Produce word for word the lines of the data below running from the one that has "obj.data.transform(world)" to the one that has "return b + (a - b) * h - k * h * (1 - h)", inclusive, and no others.

[start]

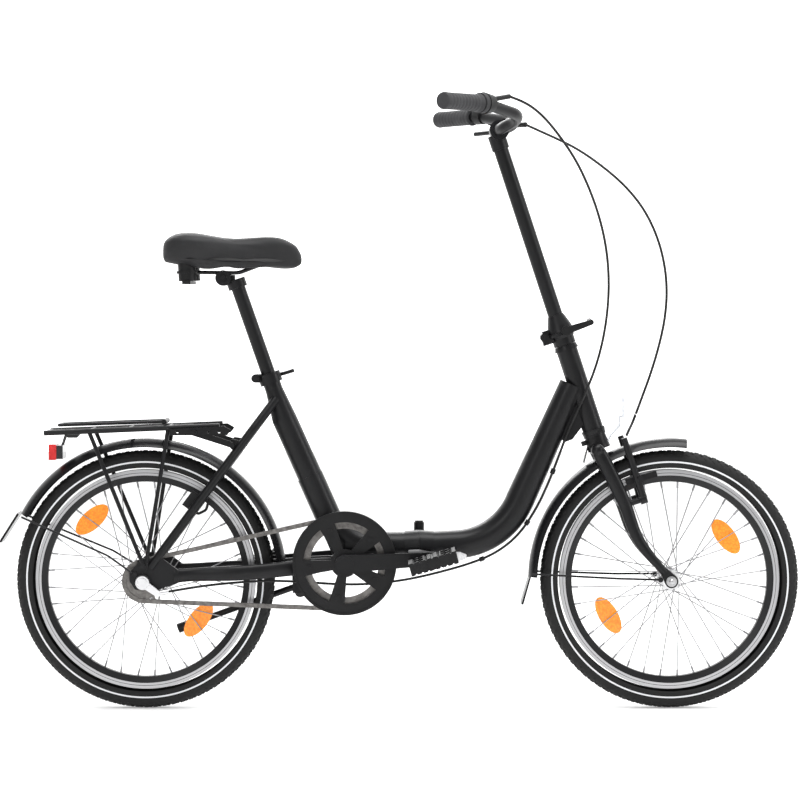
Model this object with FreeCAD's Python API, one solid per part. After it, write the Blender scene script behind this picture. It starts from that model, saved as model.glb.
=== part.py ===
import FreeCAD, Part
import math
import os

from FreeCAD import Vector as V

# A folding city bicycle with 20 inch wheels, in millimetres.
# +X points forward, +Y to the rider's left, +Z up. The origin is on the ground, midway along the
# bicycle. The drive side, with the chain, is on -Y.

# ---------------------------------------------------------------- driving dimensions
WHEEL_R = 250.0              # 47-406 tyre
TYRE_R = 23.5                # half the tyre's section
RIM_R = 210.0                # outer edge of the rim
RIM_INNER_R = 189.0
RIM_HALF = 12.5              # half the rim's width
REAR_X = -491.0
FRONT_X = 522.0
SPOKES = 36

REAR_AXLE = V(REAR_X, 0, WHEEL_R)
FRONT_AXLE = V(FRONT_X, 0, WHEEL_R)
BB = V(-105.5, 0, 285)       # bottom bracket
CHAINLINE = -45.0

PITCH = 12.7                 # half inch chain
RING_TEETH = 44
GUARD_ANGLES = [43 + 72 * k for k in range(5)]
SPROCKET_TEETH = 19
ROLLER_R = 3.85
CRANK = 170.0
CRANK_ANGLE = 3.5            # the right crank points forward and a little up
PEDAL_ANGLE = 16.0

HEAD_ANGLE = 71.7
HEAD_LOW = V(374, 0, 540)
HEAD_LENGTH = 162.0
HEAD_R = 20.5
STEER_UP = V(-math.cos(math.radians(HEAD_ANGLE)), 0, math.sin(math.radians(HEAD_ANGLE)))
STEER_BACK = V(-STEER_UP.z, 0, STEER_UP.x)

SEAT_ANGLE = 70.7
SEAT_TOP = V(-252.3, 0, 645)
SEAT_UP = V(-math.cos(math.radians(SEAT_ANGLE)), 0, math.sin(math.radians(SEAT_ANGLE)))
POST_R = 13.6
POST_INSERTED = 85.0
POST_EXPOSED = 192.0

HINGE_X = 38.0               # the plane where the frame's two halves meet
HINGE_Z = 314.0
HINGE_PIN = V(HINGE_X, 37, HINGE_Z)

STEM_PARTING = 198.0         # along the steering axis, above the head tube's lower end
STEM_PIN_BACK = 34.0
STAND_PIVOT = V(-196, 44, 233)

BAR_AT = 604.0
BAR_CENTRE_BACK = -8.0

X, Y, Z = V(1, 0, 0), V(0, 1, 0), V(0, 0, 1)
PARTS = {}


# ---------------------------------------------------------------- small tools
def steer(up, back=0.0, side=0.0):
    """A point given along the steering axis, behind it and to the left of it."""
    return HEAD_LOW + STEER_UP * up + STEER_BACK * back + Y * side


def seat(down):
    """A point on the seat tube's axis, so far below its top."""
    return SEAT_TOP - SEAT_UP * down


def rod(a, b, r, r_end=None):
    line = b - a
    if r_end is None or abs(r_end - r) < 1e-6:
        return Part.makeCylinder(r, line.Length, a, line)
    return Part.makeCone(r, r_end, line.Length, a, line)


def ring(a, b, r, bore):
    return rod(a, b, r).cut(rod(a - (b - a), b + (b - a), bore))


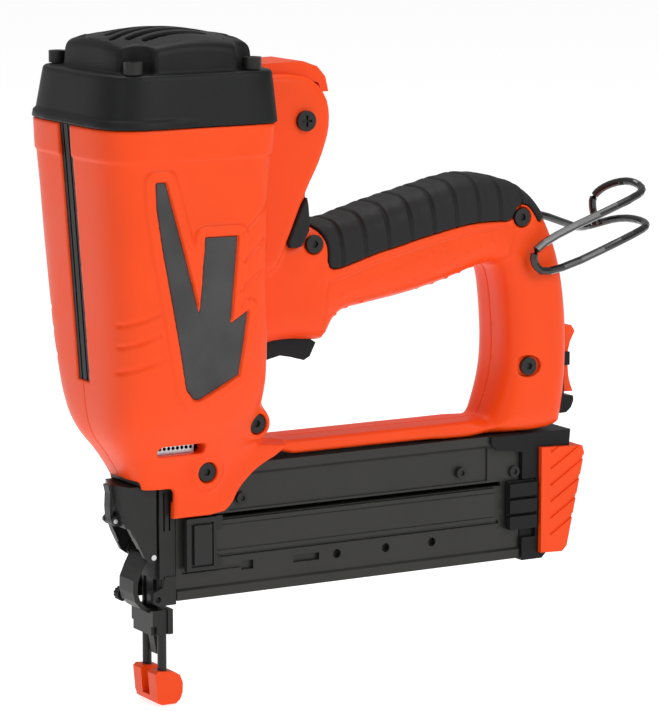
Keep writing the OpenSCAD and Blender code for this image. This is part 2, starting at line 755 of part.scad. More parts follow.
module brad_strip() {
    color("#C9CBCE") for (i = [0:brad_count - 1]) {
        block([1 + brad_pitch * i, -0.5, brad_z], [2.2 + brad_pitch * i + eps, 0.5, brad_z + brad_len]);
        block([1 + brad_pitch * i, -0.95, brad_z + brad_len - 1],
            [2.2 + brad_pitch * i + eps, 0.95, brad_z + brad_len]);
    }
}

module mag_latch() {
    color("#151617") {
        block([169.5, -14.2, 60], [184, -12.8, 82]);
        for (z = [60, 67.5, 75]) block([169.5, -16.6, z], [184, -14, z + 6]);
    }
}

module mag_screws() {
    color("#3C3E41") for (x = [34, 146, 174]) difference() {
        union() {
            y_rod(x, x == 174 ? 86 : 88, 1.5, -12.5, -10.6);
            y_rod(x, x == 174 ? 86 : 88, 2.6, -13.4, x == 174 ? -12 : -11.2);
        }
        y_rod(x, x == 174 ? 86 : 88, 1.2, -14, -12.6);
    }
}

module end_outline(off) {
    side_plate([[177.2, 45], [188 + off, 45], [193 + off, 50], [202 + off, 92], [203, 103.2], [177.2, 103.2]],
        -14.5 - off, 14.5 + off);
}

module mag_end_cap() {
    color("#141516") difference() {
        end_outline(0);
        block([170, -10, 50], [184, 10, 96]);
        block([170, -20, 55.5], [184.4, -12.5, 82.5]);
    }
    color("#141516") for (s = [1, -1]) scale([1, s, 1])
        side_plate([[163, 97], [178, 95], [178, 103.2], [160, 103.2], [160, 100]], 14.2, 15.6);
}

module end_bumper() {
    color(orange) difference() {
        side_plate([[186, 48], [197.5, 47.5], [200, 50], [209, 92], [208, 95.5], [186, 96.5]], -17, 17);
        end_outline(0.1);
        for (s = [1, -1]) for (i = [0:5]) translate([184, s * 17, 52 + 7.6 * i]) rotate([0, -32, 0])
            translate([8, -0.7, -0.8]) cube([26, 1.4, 1.6]);
    }
}

module grip_rubber() {
    color(charcoal) difference() {
        intersection() {
            grip_sweep(stations, 0.6);
            side_plate(rubber_outline, -30, 30);
        }
        grip_sweep(stations, -rubber_t + 0.05);
        translate([cell_x, 0, 180]) cylinder(r = bay_half_w + 2.4, h = 100);
        translate([175, bush_y, bush_z]) rotate([0, 90, 0]) cylinder(r = 4.2, h = 40);
    }
}

module neck_pads() {
    color(charcoal) intersection() {
        pad_zone(1.95);
        block([30, -wing_half_w - 0.3, 150], [100, wing_half_w + 0.3, 260]);
    }
}

module trigger() {
    color("#3B3D3F") difference() {
        union() {
            side_plate([[50, 146], [57, 147.5], [62, 146.5], [69, 144.5], [72, 146], [75, 152], [70, 155],
                [62, 156], [58, 159], [50, 159]], -5.5, 5.5);
            y_rod(trig_x, trig_z, 4, -5.5, 5.5);
        }
        y_rod(trig_x, trig_z, 1.56, -7, 7);
    }
}

module trigger_pin() {
    color(steel) y_rod(trig_x, trig_z, 1.5, -5.9, 5.9);
}

module trigger_spring() {
    color("#8E9094") coil(62, 157, 166.9, 2.2, 0.5, 5);
}

module trigger_switch() {
    color("#1A1B1C") {
        block([68, -5, 163], [80, 5, 170]);
        block([72, -1.5, 161.6], [74, 1.5, 163.1]);
    }
}

module circuit_board() {
    color("#1F6B3A") block([92, -9, 196], [138, 9, 197.6]);
    color("#26282A") {
        block([96, -6, 197.5], [108, 6, 203]);
        translate([118, 0, 197.5]) cylinder(r = 5, h = 10);
        translate([130, 0, 197.5]) cylinder(r = 4, h = 8);
    }
}

module fuel_door() {
    color(orange) difference() {
        union() {
            side_plate([[40.3, 268], [40.3, 275.5], [64, 276], [71, 273.5], [75, 269], [76.5, 262.5],
                [73, 262.5], [71.5, 266.5], [67, 268]], -14, 14);
            for (s = [1, -1]) scale([1, s, 1])
                side_plate([[57, 247], [66, 247], [67.5, 250], [67.5, 258], [70, 269], [48, 269], [55, 252]], 12.3, 14);
        }
        y_rod(pivot_x, pivot_z, 2.06, -20, 20);
        block([42.8, -11, 260], [70, 11, 272.5]);
    }
}

module door_screws() {
    color("#202123") for (s = [1, -1]) scale([1, s, 1]) difference() {
        union() {
            y_rod(pivot_x, pivot_z, 2, 12.4, 20.5);
            y_rod(pivot_x, pivot_z, 4.4, wing_half_w + 0.02, wing_half_w + 2);
        }
        block([pivot_x - 2.5, wing_half_w + 0.8, pivot_z - 0.5], [pivot_x + 2.5, 30, pivot_z + 0.5]);
        block([pivot_x - 0.5, wing_half_w + 0.8, pivot_z - 2.5], [pivot_x + 0.5, 30, pivot_z + 2.5]);
    }
}

module fuel_cell() {
    color("#D7D9DB") translate([cell_x, 0, 0]) rotate_extrude() polygon([[0, 200.5], [cell_r - 1, 200.5],
        [cell_r, 202], [cell_r, 250], [cell_r - 3, 255], [4.5, 256], [4.5, 258.4], [0, 258.4]]);
}

module metering_valve() {
    color("#2468A8") {
        translate([cell_x, 0, 258.5]) cylinder(r = 8, h = 4);
        block([42, -3, 259], [52, 3, 262]);
        translate([cell_x, 0, 262]) cylinder(r = 3, h = 3);
    }
}

module battery_bay() {
    color("#2C2E30") difference() {
        block([bay_x, -bay_w, bay_z0], [195.6, bay_w, bay_z1]);
        block([bay_x + 3, -11.1, bay_z0 + 2.6], [200, 11.1, bay_z1 - 2.6]);
        for (y = [-6, 6]) translate([bay_x - 1, y, 131]) rotate([0, 90, 0]) cylinder(r = 1.6, h = 6);
        y_rod(178.3, 134.5, 1.75, -15, -10.5);
    }
}

module battery_contacts() {
    color("#C9A24A") for (y = [-6, 6]) translate([bay_x, y, 131]) rotate([0, 90, 0])
        cylinder(r = 1.5, h = 3.5);
}

module battery_pack() {
    color("#101112") {
        block([bay_x + 3.9, -10.7, bay_z0 + 3], [196.4, 10.7, bay_z1 - 3]);
        side_plate([[196.3, 110.4], [202, 110.6], [204.6, 112.8], [205.8, 115.8], [205.6, 118],
            [200.6, 118.6], [200.6, 150.5], [199, 153], [196.3, 153.6]], -12.5, 12.5);
        pair_block([200, 9.4, latch_z - 3], [latch_x + 1.7, 11, latch_z + 3]);
        y_rod(latch_x, latch_z, latch_bore - running, -11, 11);
    }
}

module battery_latch() {
    color(orange) difference() {
        union() {
            side_plate([[201.8, 119.6], [207.6, 119.4], [206.2, 123], [205.2, 127], [204.7, 133],
                [204.8, 138], [206, 142.5], [208.4, 147], [206.6, 149.8], [201.8, 150.2]], -9, 9);
            y_rod(latch_x, latch_z, 2, -9, 9);
        }
        y_rod(latch_x, latch_z, latch_bore, -10, 10);
        for (i = [0:3]) block([206.5, -7, 143.6 + 1.6 * i], [209, 7, 144.2 + 1.6 * i]);
    }
}

module hook_wire() {
    color("#0B0B0C") wire(corner_cut(corner_cut(hook_points)), hook_wire_r, 10);
}

module hook_bush() {
    color(steel) translate([177.2, bush_y, bush_z]) rotate([0, 90, 0]) difference() {
        cylinder(r = 3.9, h = 11);
        translate([0, 0, -1]) cylinder(r = hook_wire_r + running, h = 14);
    }
}

module housing_screws() {
    color("#1A1B1D") for (s = screw_list) difference() {
        union() {
            y_rod(s[0], s[1], 1.75, 1 - s[2], s[3]);
            y_rod(s[0], s[1], 4, 0.2 - s[2], 2.1 - s[2]);
        }
        translate([s[0], 0.1 - s[2], s[1]]) rotate([-90, 0, 0]) cylinder(r = 1.7, h = 1.3, $fn = 6);
    }
}

housing_near();
housing_far();
front_strip();
inlay_near();
inlay_far();
vent_mesh();
cap_cover();
cap_screws();
air_filter();
cylinder_head();
head_seal();
fan_motor();
fan();
spark_plug();
combustion_sleeve();
sleeve_spring();
linkage_yoke();
cylinder_tube();
reed_band();
bumper();
piston();
piston_ring();
driver_blade();
nose_casting();
nose_door();
door_pin();
jam_lever();
lever_pin();
depth_wheel();
probe();
no_mar_tip();
mag_channel();
mag_rail();
follower();
follower_spring();
brad_strip();
mag_latch();
mag_screws();
mag_end_cap();
end_bumper();
grip_rubber();
neck_pads();
trigger();
trigger_pin();
trigger_spring();
trigger_switch();
circuit_board();
fuel_door();
door_screws();
fuel_cell();
metering_valve();
battery_bay();
battery_contacts();
battery_pack();
battery_latch();
hook_wire();
hook_bush();
housing_screws();
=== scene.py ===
import bpy
import json
import math
import numpy as np
import openvdb as vdb
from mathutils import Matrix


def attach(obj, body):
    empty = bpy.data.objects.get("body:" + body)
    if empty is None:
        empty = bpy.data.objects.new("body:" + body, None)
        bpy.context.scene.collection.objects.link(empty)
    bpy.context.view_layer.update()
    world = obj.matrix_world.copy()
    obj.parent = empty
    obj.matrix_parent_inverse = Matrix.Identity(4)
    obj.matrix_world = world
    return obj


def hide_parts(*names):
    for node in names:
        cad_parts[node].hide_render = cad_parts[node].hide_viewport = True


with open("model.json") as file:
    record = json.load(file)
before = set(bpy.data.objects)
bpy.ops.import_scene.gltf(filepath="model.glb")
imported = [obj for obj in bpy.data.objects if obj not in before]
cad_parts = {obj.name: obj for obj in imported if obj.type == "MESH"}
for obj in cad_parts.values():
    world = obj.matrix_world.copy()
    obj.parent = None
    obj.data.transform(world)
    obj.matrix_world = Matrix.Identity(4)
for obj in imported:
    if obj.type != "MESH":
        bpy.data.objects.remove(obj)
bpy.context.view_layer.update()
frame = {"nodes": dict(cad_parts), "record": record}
MM = 0.001
NODES = frame["nodes"]

# ---------------------------------------------------------------- shape fields, in millimetres


def smin(a, b, k):
    """Smooth union."""
    h = np.clip(0.5 + 0.5 * (b - a) / k, 0, 1)
    return b + (a - b) * h - k * h * (1 - h)


def smax(a, b, k):
    """Smooth intersection."""
    return -smin(-a, -b, k)


def step(v, lo, hi):
    """Smooth step from 0 at lo to 1 at hi."""
    t = np.clip((v - lo) / (hi - lo), 0, 1)
    return t * t * (3 - 2 * t)


def rounded(points, times):
    """Cuts the corners of a closed outline, each time by a quarter of both edges."""
    p = np.array(points, float)
    for _ in range(times):
        q = np.roll(p, -1, axis=0)
        p = np.stack([p * 0.75 + q * 0.25, p * 0.25 + q * 0.75], 1).reshape(-1, 2)
    return p


def polygon_distance(x, z, pts):
    """Signed distance to a polygon, negative inside."""
    d = np.full(np.broadcast(x, z).shape, 1e9)
    inside = np.zeros(d.shape, bool)
    n = len(pts)
    for i in range(n):
        ax, az = pts[i]
        bx, bz = pts[(i + 1) % n]
        ex, ez = bx - ax, bz - az
        t = np.clip(((x - ax) * ex + (z - az) * ez) / (ex * ex + ez * ez + 1e-12), 0, 1)
        d = np.minimum(d, (x - ax - ex * t) ** 2 + (z - az - ez * t) ** 2)
        if az != bz:
            inside ^= ((az > z) != (bz > z)) & (x < (bx - ax) * (z - az) / (bz - az) + ax)
    return np.where(inside, -1.0, 1.0) * np.sqrt(d)


class Outline:
    """Signed distance to an outline in the XZ plane, kept on a fine grid."""

    def __init__(self, points, times=2, pitch=0.3, margin=26):
        p = rounded(points, times)
        self.lo = p.min(0) - margin
        self.pitch = pitch
        n = np.ceil((p.max(0) + margin - self.lo) / pitch).astype(int) + 1
        gx = self.lo[0] + pitch * np.arange(n[0])
        gz = self.lo[1] + pitch * np.arange(n[1])
        self.grid = polygon_distance(gx[:, None], gz[None, :], p).astype(np.float32)

    def __call__(self, x, z):
        u = (x - self.lo[0]) / self.pitch
        v = (z - self.lo[1]) / self.pitch
        nu, nv = self.grid.shape
        uc, vc = np.clip(u, 0, nu - 1.001), np.clip(v, 0, nv - 1.001)
        beyond = np.hypot(u - uc, v - vc) * self.pitch
        i, j = uc.astype(int), vc.astype(int)
        fu, fv = uc - i, vc - j
        g = self.grid
        flat = g.ravel()
        k = i * nv + j
        val = (flat[k] * (1 - fu) + flat[k + nv] * fu) * (1 - fv) \
            + (flat[k + 1] * (1 - fu) + flat[k + nv + 1] * fu) * fv
        return val + beyond


def box_field(x, y, z, lo, hi, r=0.0):
    """Signed distance to a box whose edges are rounded by r."""
    q = [np.abs(v - (a + b) / 2) - (b - a) / 2 + r for v, a, b in zip((x, y, z), lo, hi)]
    out = np.sqrt(sum(np.maximum(v, 0) ** 2 for v in q))
    return out + np.minimum(np.maximum(np.maximum(q[0], q[1]), q[2]), 0) - r


def segment_distance(x, z, a, b):
    """Distance to a straight line from a to b in the XZ plane."""
    ex, ez = b[0] - a[0], b[1] - a[1]
    t = np.clip(((x - a[0]) * ex + (z - a[1]) * ez) / (ex * ex + ez * ez), 0, 1)
    return np.hypot(x - a[0] - ex * t, z - a[1] - ez * t)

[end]

### Finished answer:
    obj.data.transform(world)
    obj.matrix_world = Matrix.Identity(4)
for obj in imported:
    if obj.type != "MESH":
        bpy.data.objects.remove(obj)
bpy.context.view_layer.update()
frame = {"nodes": dict(cad_parts), "record": record}
MM = 0.001
NODES = frame["nodes"]

# ---------------------------------------------------------------- shape fields, in millimetres


def smin(a, b, k):
    """Smooth union."""
    h = np.clip(0.5 + 0.5 * (b - a) / k, 0, 1)
    return b + (a - b) * h - k * h * (1 - h)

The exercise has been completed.